--- TASK STATEMENT ---
Find the lines that hold the word "names" and return them.

--- RAW DATA ---
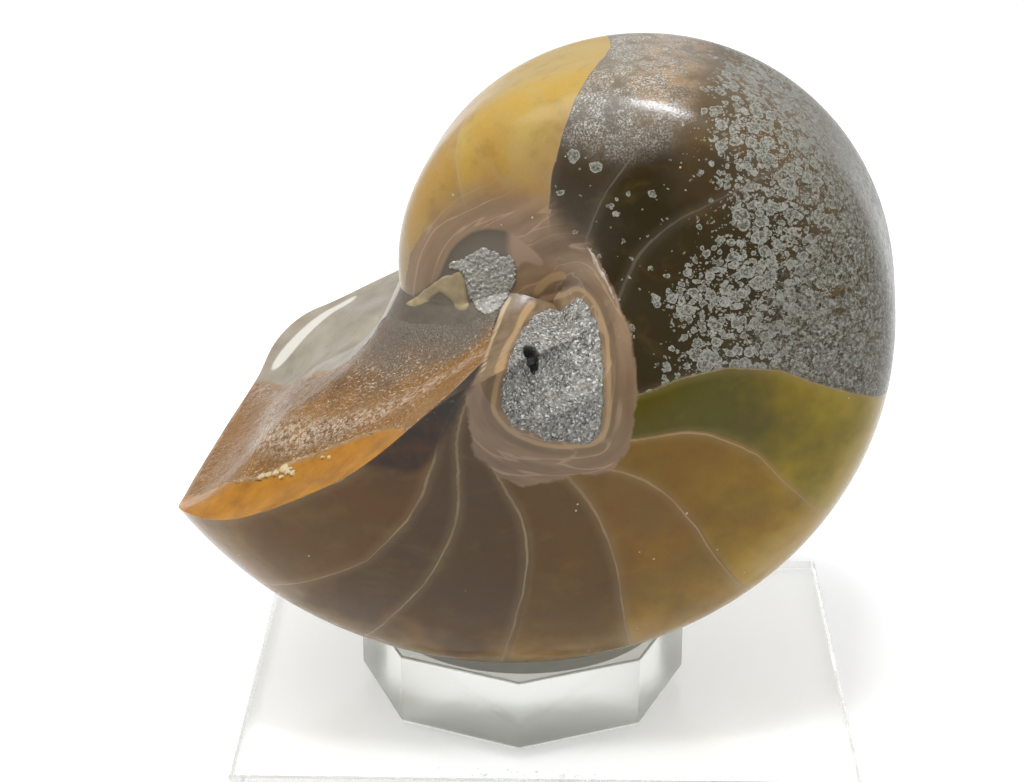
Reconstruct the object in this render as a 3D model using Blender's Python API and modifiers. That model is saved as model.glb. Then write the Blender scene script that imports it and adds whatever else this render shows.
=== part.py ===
# Fossil nautilus on a clear acrylic stand.
# Metres, +Z up, origin at the centre of the underside of the base slab.
# Three sub-parts: the polished fossil (one grown and mineralised piece), the
# dished riser block it rests in, and the square slab under the block.

import bpy
import bmesh
import math
import numpy as np
from mathutils import Matrix
from mathutils import Vector

# ---------------------------------------------------------------- dimensions
SLAB_WIDTH = 0.100
SLAB_DEPTH = 0.076
SLAB_THICKNESS = 0.005
SLAB_BEVEL = 0.0003

RISER_ACROSS_FLATS = 0.0506
RISER_SIDES = 8
RISER_HEIGHT = 0.0122
RISER_BEVEL = 0.0003
RISER_X = -0.0042
RISER_Y = -0.0022
DISH_RIM_RADIUS = 0.0244
DISH_SPHERE_RADIUS = 0.058
DISH_SEGMENTS = 72

CONTACT_GAP = 0.0003        # clearance left between pieces that rest on each other

COIL_CENTRE = (0.0069, -0.0030, 0.0780)
COIL_TURN_DEG = -7.0        # about the vertical
COIL_LEAN_DEG = 1.3         # about the left-right axis
MOUTH_DROP_DEG = 10.0       # how far the zero ray of the coil points below level
MOUTH_RADIUS = 0.0734       # coil centre to the outer edge on the zero ray
SPIRAL_RATE = 0.150         # shrinkage per radian going back from the mouth
WAVE_COS_1 = 0.016          # gentle departures from the true spiral
WAVE_SIN_1 = 0.037
WAVE_COS_2 = 0.020
WAVE_SIN_2 = 0.015

UMBILICAL_RATIO = 0.138     # umbilical shoulder radius over outer radius
HALF_WIDTH_RATIO = 0.608    # half width over outer radius
SECTION_ROUND = 0.825       # exponents of the rounded whorl section
SECTION_FLAT = 0.45

RIM_DEG = 20.3              # where the last septum meets the outside
RIM_SWEEP_DEG = 30.0        # how far the rim swings forward at the umbilicus
RIM_SWEEP_START = 0.62
RIM_BACK_LEAD_DEG = 1.1     # forward shift of the rim along the outer edge
RIM_SHOULDER_LEAD_DEG = 1.2
RIM_SHOULDER = 0.33         # where the outer edge turns into the flank
RIM_FAR_LEAD_DEG = 5.0      # the far flank is broken off further forward
ATTACH_DEG = 352.0          # where the septum meets the whorl inside it
ATTACH_SWEEP_DEG = 16.0
SEPTUM_REST = 0.14          # share of the forward lean taken up by mid height
SEPTUM_CURL = 7             # how late the septum curls forward onto the inner whorl
SEPTUM_SAG_DEG = 1.5        # hollow of the outer half
NEAR_HOLLOW_DEG = -2.0      # hollow beside the inner whorl, one side and the other
FAR_HOLLOW_DEG = 5.0
PLUG_RECESS = 0.0030        # how far the umbilical fill sits below its lip

AROUND = 76                 # loft divisions
ACROSS = 28
SEPTUM_ROWS = 14
PLUG_RINGS = 3


# ---------------------------------------------------------------- clean start
for old in list(bpy.data.objects):
    bpy.data.objects.remove(old, do_unlink=True)
scene = bpy.context.scene
parts = bpy.data.collections.new("fossil_nautilus_on_stand")
cutters = bpy.data.collections.new("cutters")
scene.collection.children.link(parts)
scene.collection.children.link(cutters)


def principled(name, colour, roughness):
    material = bpy.data.materials.new(name)
    material.use_nodes = True
    shader = material.node_tree.nodes["Principled BSDF"]
    shader.inputs["Base Color"].default_value = (*colour, 1.0)
    shader.inputs["Roughness"].default_value = roughness
    return material


def settle(obj, collection):
    for owner in list(obj.users_collection):
        owner.objects.unlink(obj)
    collection.objects.link(obj)


def only(obj):
    bpy.ops.object.select_all(action="DESELECT")
    obj.select_set(True)
    bpy.context.view_layer.objects.active = obj


def add_bevel(obj, width):
    bevel = obj.modifiers.new("edge", "BEVEL")
    bevel.width = width
    bevel.segments = 1
    bevel.limit_method = "ANGLE"
    bevel.angle_limit = math.radians(30.0)
    return bevel


fossil_stone = principled("fossil_calcite", (0.33, 0.20, 0.08), 0.22)
slab_acrylic = principled("acrylic_slab", (0.86, 0.90, 0.88), 0.08)
riser_acrylic = principled("acrylic_riser", (0.80, 0.87, 0.85), 0.08)

# ---------------------------------------------------------------- base slab
bpy.ops.mesh.primitive_cube_add(size=1.0, location=(0.0, 0.0, 0.5 * SLAB_THICKNESS))
slab = bpy.context.object
slab.name = "base_slab"
slab.scale = (SLAB_WIDTH, SLAB_DEPTH, SLAB_THICKNESS)
only(slab)
bpy.ops.object.transform_apply(location=True, rotation=True, scale=True)
slab.data.materials.append(slab_acrylic)
add_bevel(slab, SLAB_BEVEL)
settle(slab, parts)

# ---------------------------------------------------------------- riser block
riser_foot = SLAB_THICKNESS + CONTACT_GAP
riser_top = riser_foot + RISER_HEIGHT
corner_radius = 0.5 * RISER_ACROSS_FLATS / math.cos(math.pi / RISER_SIDES)
bpy.ops.mesh.primitive_cylinder_add(
    vertices=RISER_SIDES,
    radius=corner_radius,
    depth=RISER_HEIGHT,
    location=(RISER_X, RISER_Y, riser_foot + 0.5 * RISER_HEIGHT),
)
riser = bpy.context.object
riser.name = "riser_block"
only(riser)
bpy.ops.object.transform_apply(location=True, rotation=True, scale=True)
riser.data.materials.append(riser_acrylic)
add_bevel(riser, RISER_BEVEL)

dish_drop = math.sqrt(DISH_SPHERE_RADIUS ** 2 - DISH_RIM_RADIUS ** 2)
bpy.ops.mesh.primitive_uv_sphere_add(
    segments=DISH_SEGMENTS,
    ring_count=DISH_SEGMENTS,
    radius=DISH_SPHERE_RADIUS,
    location=(RISER_X, RISER_Y, riser_top + dish_drop),
)
dish = bpy.context.object
dish.name = "dish_cutter"
only(dish)
bpy.ops.object.transform_apply(location=True, rotation=True, scale=True)
dish.hide_render = True
dish.display_type = "WIRE"
settle(dish, cutters)
settle(riser, parts)
cut = riser.modifiers.new("dish", "BOOLEAN")
cut.operation = "DIFFERENCE"
cut.solver = "EXACT"
cut.object = dish


# ---------------------------------------------------------------- the fossil
# The outside is a spiral sweep of one rounded whorl section.  "around" runs
# back from the mouth in degrees, "across" runs from -1 on the far umbilical
# shoulder over 0 on the outer edge to +1 on the near umbilical shoulder.
def section_table():
    turn = np.radians(np.linspace(0.0, 90.0, 2001))
    out = UMBILICAL_RATIO + (1.0 - UMBILICAL_RATIO) * np.cos(turn) ** SECTION_ROUND
    out[-1] = UMBILICAL_RATIO
    side = HALF_WIDTH_RATIO * np.sin(turn) ** SECTION_FLAT
    run = np.concatenate([[0.0], np.cumsum(np.hypot(np.diff(out), np.diff(side)))])
    return run / run[-1], out, side


SECTION_RUN, SECTION_OUT, SECTION_SIDE = section_table()


def whorl_radius(around_deg):
    turn = np.radians(around_deg)
    wave = WAVE_COS_1 * np.cos(turn) + WAVE_SIN_1 * np.sin(turn)
    wave = wave + WAVE_COS_2 * np.cos(2.0 * turn) + WAVE_SIN_2 * np.sin(2.0 * turn)
    return MOUTH_RADIUS * np.exp(-SPIRAL_RATE * turn) * (1.0 + wave)


def smooth(share):
    share = np.clip(share, 0.0, 1.0)
    return share * share * (3.0 - 2.0 * share)


def rim_angle(across):
    off = np.abs(across)
    reach = np.clip((off - RIM_SWEEP_START) / (1.0 - RIM_SWEEP_START), 0.0, 1.0)
    back = RIM_BACK_LEAD_DEG * (1.0 - smooth((off - RIM_SHOULDER) / 0.2))
    shoulder = RIM_SHOULDER_LEAD_DEG * np.exp(-(((off - RIM_SHOULDER) / 0.08) ** 2))
    far = RIM_FAR_LEAD_DEG * smooth((-across - 0.27) / 0.19)
    return RIM_DEG - back - shoulder - far - RIM_SWEEP_DEG * reach ** 3


def attach_angle(across):
    return ATTACH_DEG - ATTACH_SWEEP_DEG * smooth((np.abs(across) - 0.6) / 0.3)


def place(around_deg, radial, side):
    ray = np.radians(around_deg + MOUTH_DROP_DEG)
    return np.stack([-radial * np.cos(ray), -side, -radial * np.sin(ray)], axis=-1)


def outer_point(around_deg, across):
    radius = whorl_radius(around_deg)
    out = np.interp(np.abs(across), SECTION_RUN, SECTION_OUT)
    side = np.sign(across) * np.interp(np.abs(across), SECTION_RUN, SECTION_SIDE)
    return place(around_deg, radius * out, radius * side)


def septum_point(share, across):
    start = rim_angle(across)
    end = attach_angle(across) - 360.0
    outer_radius = whorl_radius(start)
    inner_radius = whorl_radius(end + 360.0)
    radius = outer_radius * (1.0 - share) + inner_radius * share
    off = np.abs(across)
    lean = SEPTUM_REST * smooth(2.0 * share) + (1.0 - SEPTUM_REST) * share ** SEPTUM_CURL
    sag = SEPTUM_SAG_DEG * math.sin(math.pi * min(2.0 * share, 1.0)) * (1.0 - off ** 4)
    beside = np.where(across < 0.0, FAR_HOLLOW_DEG, NEAR_HOLLOW_DEG)
    beside = beside * smooth((off - 0.03) / 0.35) * (1.0 - off ** 5)
    beside = beside * math.sin(math.pi * share ** 1.5) ** 1.5
    around_deg = start * (1.0 - lean) + end * lean + sag + beside
    out = np.interp(off, SECTION_RUN, SECTION_OUT)
    side = np.sign(across) * np.interp(off, SECTION_RUN, SECTION_SIDE)
    return place(around_deg, radius * out, radius * side)


def fossil_rows():
    across = np.linspace(-1.0, 1.0, ACROSS + 1)
    rows = []
    for step in range(AROUND + 1):
        share = step / AROUND
        around_deg = rim_angle(across) * (1.0 - share) + attach_angle(across) * share
        rows.append(outer_point(around_deg, across))
    for step in range(1, SEPTUM_ROWS):
        share = 1.0 - step / SEPTUM_ROWS
        rows.append(septum_point(share, across))
    return np.array(rows)


rows = fossil_rows()
row_count = len(rows)
mesh_points = bmesh.new()
grid = []
for row in rows:
    grid.append([mesh_points.verts.new(tuple(point)) for point in row])
for i in range(row_count):
    following = (i + 1) % row_count
    for j in range(ACROSS):
        corners = (grid[i][j], grid[i][j + 1], grid[following][j + 1], grid[following][j])
        mesh_points.faces.new(corners)

# Umbilical fill: rings shrinking from the spiral lip to a sunken middle.
for column in (0, ACROSS):
    lip = rows[:, column, :]
    sign = 1.0 if column == ACROSS else -1.0
    middle = lip[: AROUND + 1].mean(axis=0)
    middle = middle + np.array([0.0, sign * PLUG_RECESS, 0.0])
    previous = [grid[i][column] for i in range(row_count)]
    for ring in range(1, PLUG_RINGS + 1):
        share = ring / (PLUG_RINGS + 1)
        drop = PLUG_RECESS * math.sin(0.5 * math.pi * share)
        here = lip * (1.0 - share) + middle * share
        here[:, 1] = here[:, 1] + sign * drop * (1.0 - share)
        current = [mesh_points.verts.new(tuple(point)) for point in here]
        for i in range(row_count):
            following = (i + 1) % row_count
            corners = (previous[i], previous[following], current[following], current[i])
            mesh_points.faces.new(corners)
        previous = current
    hub = mesh_points.verts.new(tuple(middle))
    for i in range(row_count):
        following = (i + 1) % row_count
        mesh_points.faces.new((previous[i], previous[following], hub))

bmesh.ops.recalc_face_normals(mesh_points, faces=mesh_points.faces)
fossil_mesh = bpy.data.meshes.new("fossil_nautilus")
mesh_points.to_mesh(fossil_mesh)
mesh_points.free()
fossil = bpy.data.objects.new("fossil_nautilus", fossil_mesh)
parts.objects.link(fossil)
fossil.data.materials.append(fossil_stone)
turn = Matrix.Rotation(math.radians(COIL_TURN_DEG), 4, "Z")
lean = Matrix.Rotation(math.radians(COIL_LEAN_DEG), 4, "X")
fossil.matrix_world = Matrix.Translation(Vector(COIL_CENTRE)) @ turn @ lean
only(fossil)
bpy.ops.object.transform_apply(location=True, rotation=True, scale=True)
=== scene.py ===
import math

import bpy
import numpy as np
from mathutils import Matrix, Vector, noise
from mathutils.bvhtree import BVHTree


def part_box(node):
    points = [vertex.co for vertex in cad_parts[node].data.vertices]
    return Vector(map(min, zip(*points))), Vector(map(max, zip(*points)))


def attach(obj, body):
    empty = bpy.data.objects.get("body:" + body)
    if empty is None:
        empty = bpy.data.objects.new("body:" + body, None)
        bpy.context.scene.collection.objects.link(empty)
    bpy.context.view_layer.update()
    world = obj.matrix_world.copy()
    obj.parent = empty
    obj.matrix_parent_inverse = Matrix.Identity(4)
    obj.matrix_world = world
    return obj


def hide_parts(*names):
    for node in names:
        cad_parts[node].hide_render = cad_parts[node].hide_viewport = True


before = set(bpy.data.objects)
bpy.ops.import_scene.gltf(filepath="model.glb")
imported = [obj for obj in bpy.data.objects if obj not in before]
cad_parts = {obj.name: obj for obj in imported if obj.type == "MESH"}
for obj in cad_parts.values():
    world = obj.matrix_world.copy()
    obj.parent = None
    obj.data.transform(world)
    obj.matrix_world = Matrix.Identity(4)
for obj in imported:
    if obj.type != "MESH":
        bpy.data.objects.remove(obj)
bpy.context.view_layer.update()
bpy.ops.object.select_all(action="DESELECT")
scene = bpy.context.scene
scene.view_settings.view_transform = "Standard"
LIGHT_BOUNCES = 32
scene.cycles.max_bounces = LIGHT_BOUNCES
scene.cycles.glossy_bounces = LIGHT_BOUNCES
scene.cycles.transmission_bounces = LIGHT_BOUNCES


# ---------------------------------------------------------------- base slab
# The foot of the stand: a rectangular slab of clear cast acrylic, sawn, with
# flame-polished edges. The riser is cemented on it. A few hairline scratches.
MM = 0.001
ACRYLIC_IOR = 1.49


def new_finish(name):
    material = bpy.data.materials.new(name)
    material.use_nodes = True
    tree = material.node_tree
    return material, tree, tree.nodes["Principled BSDF"]


def node(tree, kind, inputs=None, **settings):
    made = tree.nodes.new(kind)
    for key, value in settings.items():
        setattr(made, key, value)
    for key, value in (inputs or {}).items():
        if isinstance(value, bpy.types.NodeSocket):
            tree.links.new(value, made.inputs[key])
        else:
            made.inputs[key].default_value = value
    return made


def tree_of(*inputs):
    """The node tree that these inputs come from."""
    return next(i.id_data for i in inputs if isinstance(i, bpy.types.NodeSocket))


def sums(operation, first, second=0.0, third=0.0):
    inputs = {0: first, 1: second, 2: third}
    tree = tree_of(first, second, third)
    return node(tree, "ShaderNodeMath", inputs, operation=operation).outputs[0]


def scaled(first, factor, offset):
    return sums("MULTIPLY_ADD", first, factor, offset)


def step_up(value, low, high):
    made = node(
        tree_of(value),
        "ShaderNodeMapRange",
        {"Value": value, "From Min": low, "From Max": high},
        interpolation_type="SMOOTHSTEP",
    )
    return made.outputs["Result"]


def paint(code):
    """A hex colour as linear red, green, blue and alpha."""
    shares = [int(code[i:i + 2], 16) / 255.0 for i in (1, 3, 5)]
    linear = [s / 12.92 if s <= 0.04045 else ((s + 0.055) / 1.055) ** 2.4 for s in shares]
    return (*linear, 1.0)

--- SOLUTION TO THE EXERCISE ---
def hide_parts(*names):
    for node in names:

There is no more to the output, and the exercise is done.